Two older ladies, hair perfectly coiffed, meander by. I
smile at them both. The farther one gives me a reserved yet sincere smile and
even goes so far as to say, “Buenas tardes.”
“Buenas tardes,” I reply.
The other lady gives me a polite smile and leaves it at
that.
I smile at the girl who’s selling Tupperware. She holds the
plastic wrapped, tall stacked dishes out for my inspection in her left hand. She
starts her spiel.
“No gracias,” I tell her. “I don’t need any, but thank you.”
“Gracias, linda (pretty),” she tells me as she goes to offer
her wares to another sitting soul.
A lady dressed in a blue pants suit passes by. Her black
shoes match her handbag. She’s pleasant, motherly. I pass her a smile. She
grins back. An open smile.
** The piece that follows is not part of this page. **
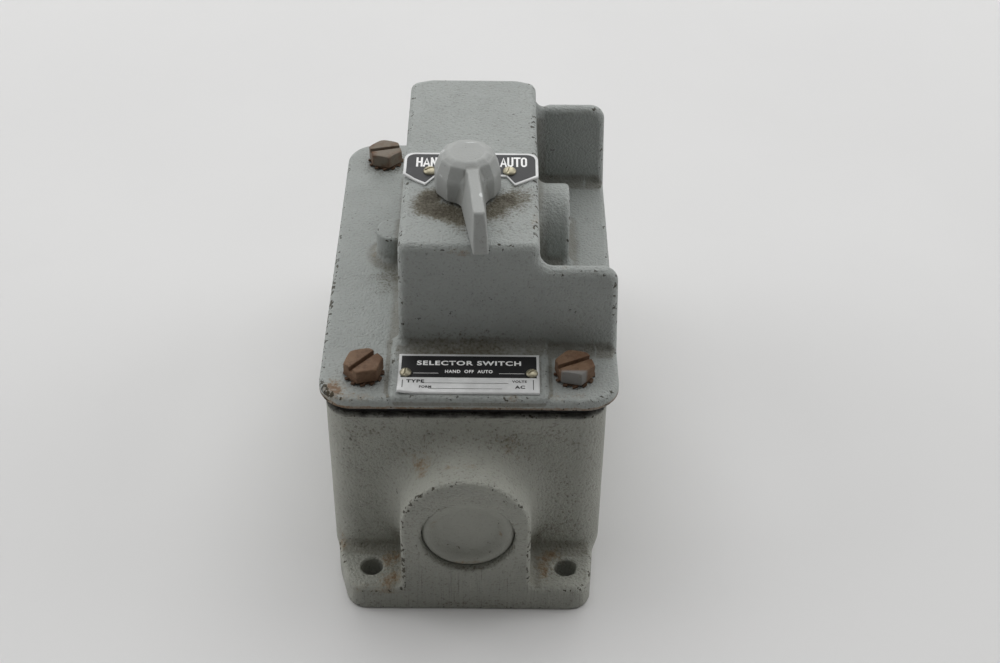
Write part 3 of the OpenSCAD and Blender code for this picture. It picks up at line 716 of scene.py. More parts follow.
# Colours of stains, rust, dust and bare or painted metal
RUST = (0.195, 0.105, 0.045, 1.0)
DARK_RUST = (0.045, 0.022, 0.013, 1.0)
DEEP_RUST, BROWN_RUST, PALE_RUST = (0.105, 0.056, 0.032), (0.160, 0.084, 0.044), (0.235, 0.146, 0.088)
SOIL = (0.105, 0.090, 0.054, 1.0)
DEEP_SOIL = (0.040, 0.030, 0.016, 1.0)
TAN = (0.260, 0.190, 0.105, 1.0)
PITCH_BLACK = (0.020, 0.018, 0.015, 1.0)
BARE_METAL = (0.68, 0.70, 0.70, 1.0)
SPLASHED_PAINT, OLD_PAINT = (0.24, 0.245, 0.24, 1.0), (0.20, 0.185, 0.155, 1.0)
DUST = (0.30, 0.28, 0.25, 1.0)


def enamel_finish(name, colour, grain, worn=1.0, grimy=0.5, ground=False):
    """Sprayed enamel on a sand casting: mottled colour, a pitted sandy skin, chipped edges,
    grime in hollows and brown stains where the piece's marks say. Ground adds the upright
    grinding lines at the foot of the front hub."""
    p = Paint(name)
    slow = p.noise(26, 3, 0.6)
    mid = p.noise(190, 4, 0.6, shift=(0.3, 0.7, 0.1))
    fine = p.noise(900, 3, 0.65, shift=(0.9, 0.2, 0.5))
    speck = p.noise(760, 2, 0.5, shift=(0.15, 0.45, 0.8))
    skin = p.noise(1150, 2, 0.6, shift=(0.05, 0.6, 0.35))
    edge, hollow, wear = p.mark("edge"), p.mark("hollow"), p.mark("wear")
    soil, rust, dark = p.mark("soil"), p.mark("rust"), p.mark("dark")
    base = p.mix(slow.ramp(0.3, 0.72), tint(colour, 0.94), tint(colour, 1.07))
    base = p.mix(mid.ramp(0.45, 0.8) * 0.35, base, tint(colour, 0.84))
    base = p.mix(skin.ramp(0.46, 0.30) * 0.30 * grain, base, tint(SOIL, 0.9))
    film = (hollow.ramp(0.1, 0.95) * (mid + 0.22)).ramp(0.10, 0.75) * grimy
    base = p.mix(film, base, SOIL)
    stain = (soil * 1.5 + (mid - 0.5) * 0.9 + (0.5 - skin) * 1.5 + (slow - 0.5) * 0.5).ramp(0.30, 1.25)
    stain = stain * soil.ramp(0.02, 0.2)
    base = p.mix(stain * 0.86, base, SOIL)
    deep = (soil + (0.5 - skin) * 1.2 + (mid - 0.5) * 0.8).ramp(0.66, 1.25)
    base = p.mix(deep * 0.8, base, DEEP_SOIL)
    rusty = (rust * 1.3 + (mid - 0.5) * 1.3 + (fine - 0.5) * 1.2).ramp(0.28, 1.0) * rust.ramp(0.02, 0.2)
    base = p.mix(rusty * 0.85, base, p.mix(rusty.ramp(0.5, 1.0), TAN, RUST))
    base = p.mix(dark * 0.95, base, PITCH_BLACK)
    pits = speck.ramp(0.675, 0.70) * mid.ramp(0.52, 0.62)
    chips = edge.ramp(0.08, 0.7) * (speck * 0.74 + mid * 0.62) * (wear * 0.17 + worn)
    chips = chips.ramp(0.775, 0.83)
    flaw = p.node("ShaderNodeMath", {"operation": "MAXIMUM"}, {0: pits * 0.75, 1: chips})
    base = p.mix(flaw * 0.88, base, p.mix(fine.ramp(0.4, 0.6), tint(SOIL, 0.25), tint(SOIL, 0.6)))
    scuff = (edge.ramp(0.3, 0.9) * mid.ramp(0.40, 0.62)) * 0.35
    base = p.mix(scuff * (1 - flaw), base, tint(colour, 1.4))
    scrape = (p.mark("scrape") * (fine + mid * 0.6)).ramp(0.30, 0.5)
    base = p.mix(scrape * 0.85, base, BARE_METAL)
    height = skin * 0.8 + fine * 0.15 + mid * 0.5 - flaw * 0.2
    if ground:
        low = p.axis("Z").ramp(0.030, 0.012) * p.axis("Y").ramp(-0.0880, -0.0896)
        lines = p.noise(330, 4, 0.8, stretch=(5.0, 1.0, 0.14))
        base = p.mix(low * lines.ramp(0.54, 0.70) * 0.5, base, tint(SOIL, 0.6))
        base = p.mix(low * lines.ramp(0.46, 0.32) * 0.3, base, tint(colour, 1.35))
        height = height + low * lines * 0.9
    rough = 0.44 + fine * 0.16 + stain * 0.2 + rusty * 0.2 + flaw * 0.15
    return p.finish(Base_Color=base, Roughness=rough, Specular_IOR_Level=0.45,
                    Normal=p.bump(height, 0.0011 * grain, 0.85))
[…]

Like one she just cracked out of cellophane to try on
for the first time. I fall in love with that brand new smile.
From my right a very ancient man shuffles into view. So
slowly it pains me to watch. He keeps his balance with a metal, rubber capped
cane, placing the end carefully before him and then inching, literally inching,
his feet forward. He’s carrying a bag from Metro in one hand. After an
interminable amount of time he is just past my bench. He stops to shift the bag
to his other hand. When two boys roll by on skateboards, the old man stops,
waits for them to be a safe distance away and then begins his slow journey
again.
I wonder how far away he lives. I want to touch his elbow
and say, “Permiso, Señor (excuse me, sir), may I carry that bag for you?” I want
to grasp him up in my arms and run him home. I wonder if he remembers what it was
like to move with speed and grace. I wonder what I’ll be like when I’m ancient
too.
He never looks up. So I collect all my remaining smiles and
throw them at his slowly, ever slowly vanishing figure. I blow one into his
grocery bag and wish one into his shirt pocket. I know he’ll find them when he
finally gets home.
A marvelous experiment! Made me smile!